Amazon met en avant l’aide qu’elle apporterait aux petites entreprises à travers sa marketplace devenue incontournable, tout en masquant le montage des coûts exorbitants qu’elle impose aux vendeurs. Le doublé est fatal aux e-commerçants les plus fragiles.
Sur le site d’Amazon et leurs publicités, on peut lire : « Amazon accompagne la réussite des PME françaises ». C’est choquant ! L’affirmation est mensongère et d’un cynisme total. Non, le leader mondial du e-commerce n’aide pas nos entreprises : ce sont plutôt elles qui paient pour étendre sa domination. Désormais premier moteur de recherche pour les acheteurs de produits en ligne, la marketplace Amazon est devenue pour les e-commerçants un passage – ou plutôt un péage – obligé pour accéder au marché ; ce faisant, ils financent l’hégémonie d’Amazon… et parfois leur propre perte.

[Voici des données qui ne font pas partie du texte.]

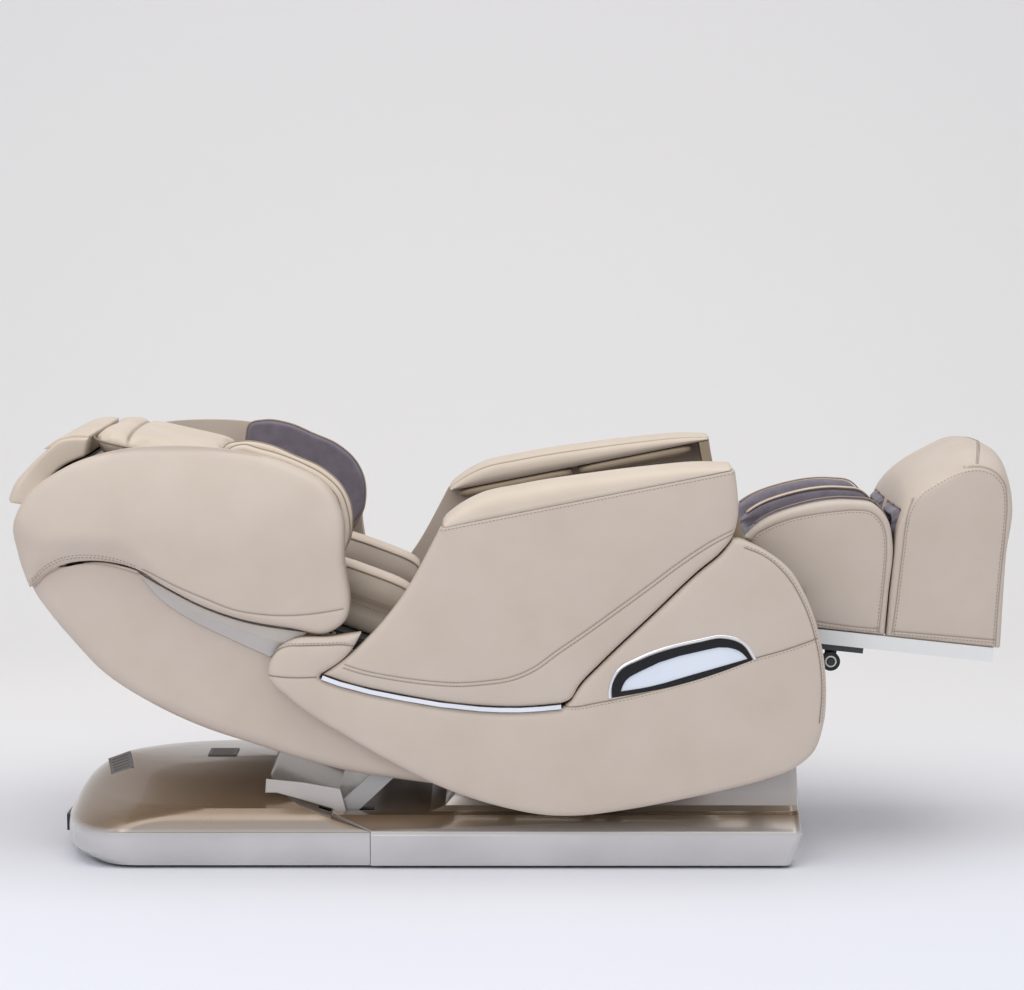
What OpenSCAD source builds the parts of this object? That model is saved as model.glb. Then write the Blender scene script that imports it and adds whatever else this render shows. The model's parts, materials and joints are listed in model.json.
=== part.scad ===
// Massage chair, fully reclined with its leg rest raised.
// X runs from the head end to the foot end, Y across the chair, Z up from the floor.
// Side outlines are lists of [x, z] points, taken from a pivot and seen from -Y,
// which is the sitter's right. A third value marks a sharp corner.

/* [Overall] */
// Width over the two side panels
chair_width = 750; // [740:2:790]
// Clear width between the arms
seat_width = 490; // [474:2:494]

/* [Base] */
// Width of the base skirt
base_width = 720; // [704:2:730]
// Front end of the base
base_front_x = 547; // [541:1:553]
// Rear end of the base
base_rear_x = -855; // [-861:1:-851]
// Where the front cover meets the rear cover
base_split_x = -262; // [-266:1:-258]
// Height of the rubber feet under the tray
foot_height = 8; // [6:0.5:10]
// Radius of a rubber foot
foot_radius = 24; // [18:1:28]
// Thickness of the steel tray
tray_thick = 6; // [4:0.5:8]
// Height of the skirt's top edge above the floor
skirt_top = 70; // [66:1:74]
// Wall of the plastic base covers
cover_wall = 4; // [3:0.5:5]
// Height of the rear cover's hump above the skirt
hump_rise = 80; // [74:1:84]
// Height of the pivot tower above the skirt
tower_rise = 124; // [112:1:128]

/* [Pivots] */
// Seat tilt axis, along the chair
tilt_x = 476; // [473:1:479]
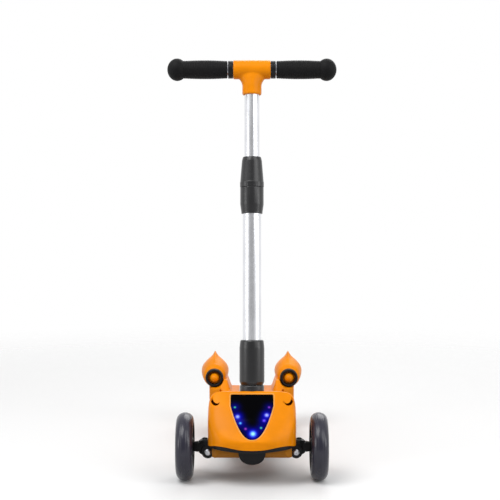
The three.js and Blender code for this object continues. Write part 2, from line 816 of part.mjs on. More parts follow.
function deck() {
  const bottom = deckTop - deckThickness;
  const lugWidth = fenderEyeRadius;
  const lugInner = fenderHalfWidth + gap;
  const axle = [0, wheelbase, rearWheelRadius];
  const rail = sideSlab(
    [
      [deckBack - deckSkirt, bottom],
      [wheelbase, rearWheelRadius - railEndRadius],
      ...arc(wheelbase, rearWheelRadius, railEndRadius, -90, 90, 8),
      [deckBack - deckSkirt, bottom + railHeight],
    ],
    railInner,
    railInner + railThickness,
  );
  const railBoss = alongX(
    rod(hubSeatRadius, rearTyreWidth / 2 - rearBossInset + gap, railInner + gap),
    axle,
  );
  const lug = sideSlab(
    [
      [fenderHingeBack - fenderEyeRadius, deckTop - deckSkin],
      [fenderHingeBack + fenderEyeRadius, deckTop - deckSkin],
      ...arc(fenderHingeBack, fenderHingeHeight, fenderEyeRadius, 0, 180, 8),
    ],
    lugInner,
    lugInner + lugWidth,
  );
  const half = joined(rail, railBoss, lug);
  const body = joined(slab(deckOutline(0, deckFront), bottom, deckTop), half, half.mirror([1, 0, 0]));
  const hollow = slab(deckOutline(deckSkirt, deckFront - overrun), bottom - overrun, deckTop - deckSkin);
  const wide = railInner + railThickness + overrun;
  const matRoom = slab(
    roundedRectangle(
      -matHalfWidth - gap, matHalfWidth + gap, matFront - gap, matBack + gap, matCorner,
    ),
    deckTop - matRecess,
    deckTop + overrun,
  );
  return cut(
    body,
    hollow,
    matRoom,
    alongX(rod(axleRadius + play, -wide, wide, smallSides), axle),
    alongX(
      rod(fenderPinRadius + gap, -wide, wide, smallSides),
      [0, fenderHingeBack, fenderHingeHeight],
    ),
    rod(powerButtonRadius + play, bottom, deckTop + overrun).translate([0, powerButtonBack, 0]),
  );
}

// The studded mat that the rider stands on.
const deckMat = () =>
  slab(
    roundedRectangle(-matHalfWidth, matHalfWidth, matFront, matBack, matCorner),
    deckTop - matRecess + gap,
    deckTop - matRecess + matThickness,
  );

// The front shell. Along Y its side profile runs from the upright nose up the hood to the ledge,
// then down the tail; its half width follows a blunt curve seen from above; and each section
// across is a squared arch whose shoulders get squarer towards the top.
const tailEnd = hoodLength + ledgeLength + shellTailLength;
const mix = (from, to, share) => from + (to - from) * share;
const smooth = (share) => share * share * (3 - 2 * share);

function shellStation(along) {
  const hoodFoot = shellBottom + noseHeight;
  const hoodShare = Math.min(along / hoodLength, 1);
  const tailShare = Math.max(0, (along - hoodLength - ledgeLength) / shellTailLength);
  const hoodRise = (shellTop - hoodFoot) * (hoodShare + hoodCrownShare * Math.sin(Math.PI * hoodShare));
  const flank = Math.min(along / shellFlank, 1);
  const plan = Math.pow(1 - Math.pow(1 - flank, planPower), 1 / planPower);
  const taper = Math.max(0, (along - shellFlank) / (tailEnd - shellFlank));
  return {
    height: mix(hoodFoot + hoodRise, shellTailHeight, smooth(tailShare)),
    half: mix(shellHalfWidth, shellTailHalfWidth, taper) * plan,
    power: mix(noseShoulderPower, topShoulderPower, hoodShare),
  };
}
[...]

Amazon argue que ses tarifs n’ont pas augmenté. Pourtant, elle empoche aujourd’hui 30 à 40 % du chiffre d’affaires des e-commerçants, un chiffre exorbitant. Comment ? En masquant une partie des frais. La commission de base ou « referral fees » qu’Amazon met en avant reste effectivement assez stable dans le temps, autour de 15 % du prix de vente. Cependant, deux autres services onéreux sont devenus pratiquement inévitables pour les vendeurs, sous peine de voir leurs produits relégués en queue des offres et leurs ventes chuter librement : la prestation logistique et la publicité. Amazon part du principe simpliste qu’une petite entreprise qui gère sa logistique en interne sera moins performante qu’une autre qui utilise sa prestation d’entreposage et d’expédition dénommée FBA (« Fulfillment By Amazon »). L’algorithme de référencement va donc privilégier ces dernières. De même, la publicité est désormais incontournable en échange d’une mise en avant. Le coût total est en hausse constante et les petites entreprises, qui sont en outre les plus fragiles, se retrouvent petit à petit contraintes de vendre à perte. C’est l’engrenage de la dépendance.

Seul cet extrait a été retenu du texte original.